--- start of Data lines ---

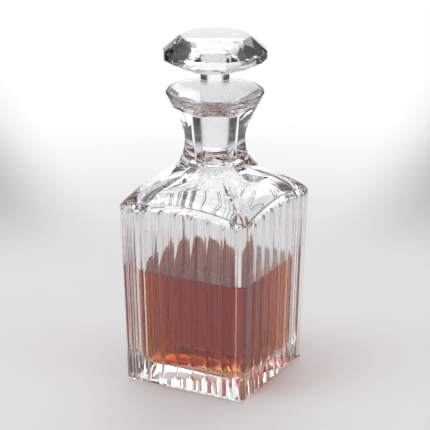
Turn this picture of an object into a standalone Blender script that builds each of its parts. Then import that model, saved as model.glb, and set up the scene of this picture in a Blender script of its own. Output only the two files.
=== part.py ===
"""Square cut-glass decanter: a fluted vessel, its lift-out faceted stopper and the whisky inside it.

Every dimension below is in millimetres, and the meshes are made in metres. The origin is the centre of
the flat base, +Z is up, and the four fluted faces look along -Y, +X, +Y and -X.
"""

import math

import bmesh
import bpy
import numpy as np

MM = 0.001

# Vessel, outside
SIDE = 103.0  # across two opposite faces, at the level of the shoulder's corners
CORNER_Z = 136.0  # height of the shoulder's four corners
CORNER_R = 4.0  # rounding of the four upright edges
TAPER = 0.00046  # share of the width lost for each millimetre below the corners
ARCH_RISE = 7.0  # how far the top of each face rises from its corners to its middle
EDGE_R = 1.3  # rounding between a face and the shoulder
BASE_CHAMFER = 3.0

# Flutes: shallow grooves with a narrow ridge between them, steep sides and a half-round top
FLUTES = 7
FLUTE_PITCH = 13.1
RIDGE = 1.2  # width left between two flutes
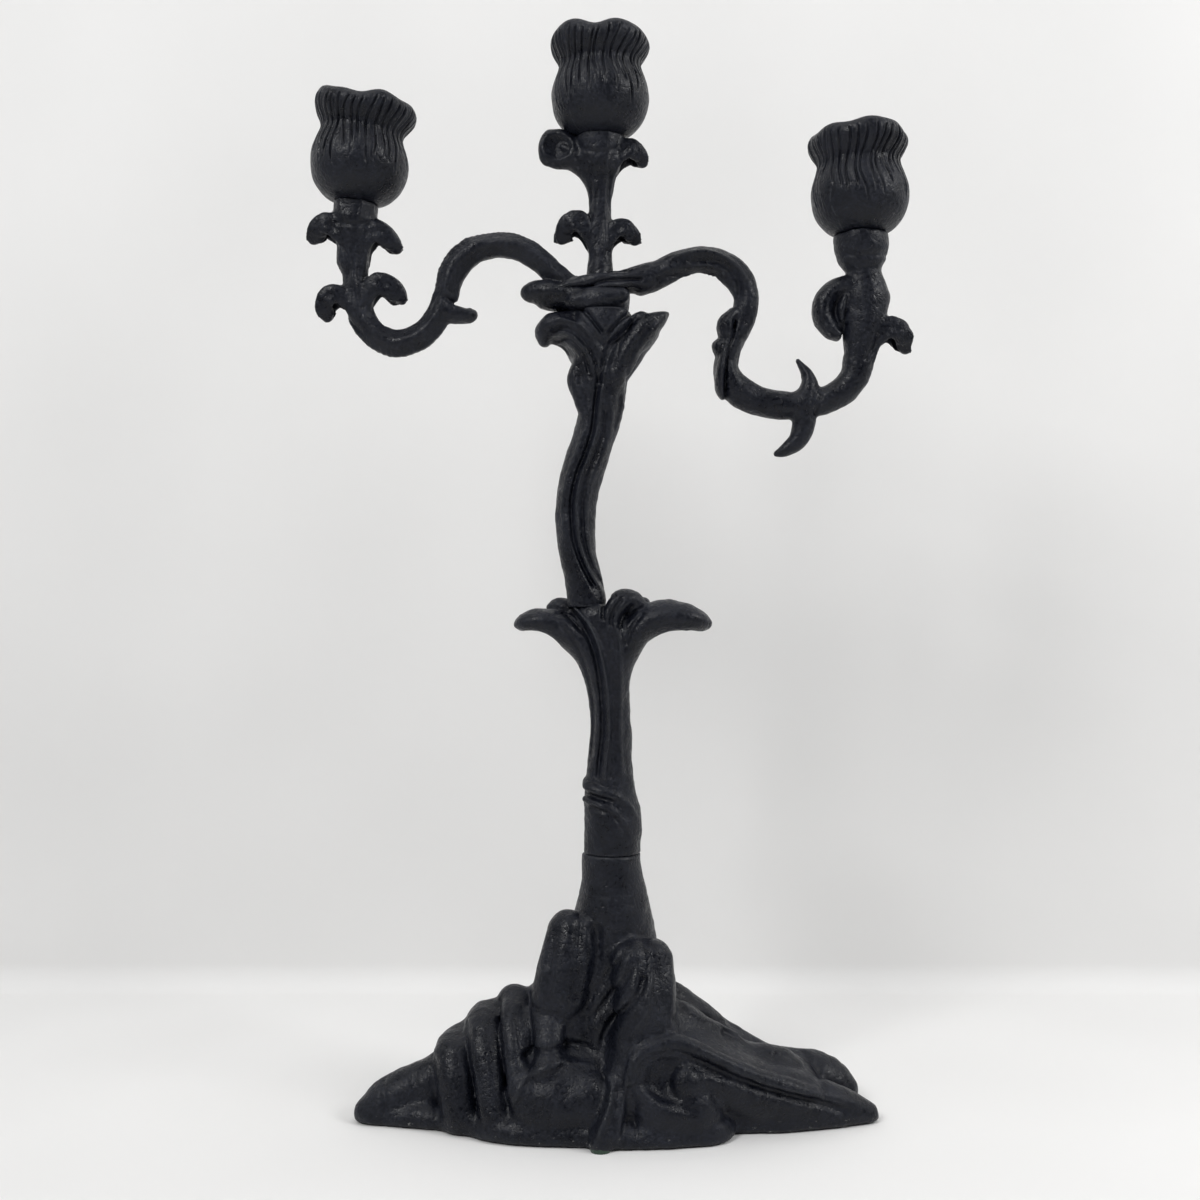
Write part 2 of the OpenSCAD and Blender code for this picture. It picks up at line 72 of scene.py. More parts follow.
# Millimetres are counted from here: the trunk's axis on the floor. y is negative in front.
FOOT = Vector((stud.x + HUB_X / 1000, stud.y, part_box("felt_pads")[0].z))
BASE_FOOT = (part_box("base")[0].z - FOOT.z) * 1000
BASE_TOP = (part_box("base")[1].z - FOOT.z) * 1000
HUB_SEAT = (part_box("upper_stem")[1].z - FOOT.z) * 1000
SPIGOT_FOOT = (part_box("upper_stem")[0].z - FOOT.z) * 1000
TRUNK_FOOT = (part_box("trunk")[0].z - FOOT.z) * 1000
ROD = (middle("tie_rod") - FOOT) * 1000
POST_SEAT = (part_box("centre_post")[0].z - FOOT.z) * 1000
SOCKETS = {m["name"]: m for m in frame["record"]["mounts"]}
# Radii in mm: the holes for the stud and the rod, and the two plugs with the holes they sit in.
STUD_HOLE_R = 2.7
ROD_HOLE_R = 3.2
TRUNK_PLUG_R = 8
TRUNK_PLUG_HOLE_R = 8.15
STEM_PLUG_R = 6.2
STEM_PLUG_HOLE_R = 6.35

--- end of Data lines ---

_Objective_. Identify lines with the string "this". Copy each one.

_Task output_.
Turn this picture of an object into a standalone Blender script that builds each of its parts. Then import that model, saved as model.glb, and set up the scene of this picture in a Blender script of its own. Output only the two files.
Write part 2 of the OpenSCAD and Blender code for this picture. It picks up at line 72 of scene.py. More parts follow.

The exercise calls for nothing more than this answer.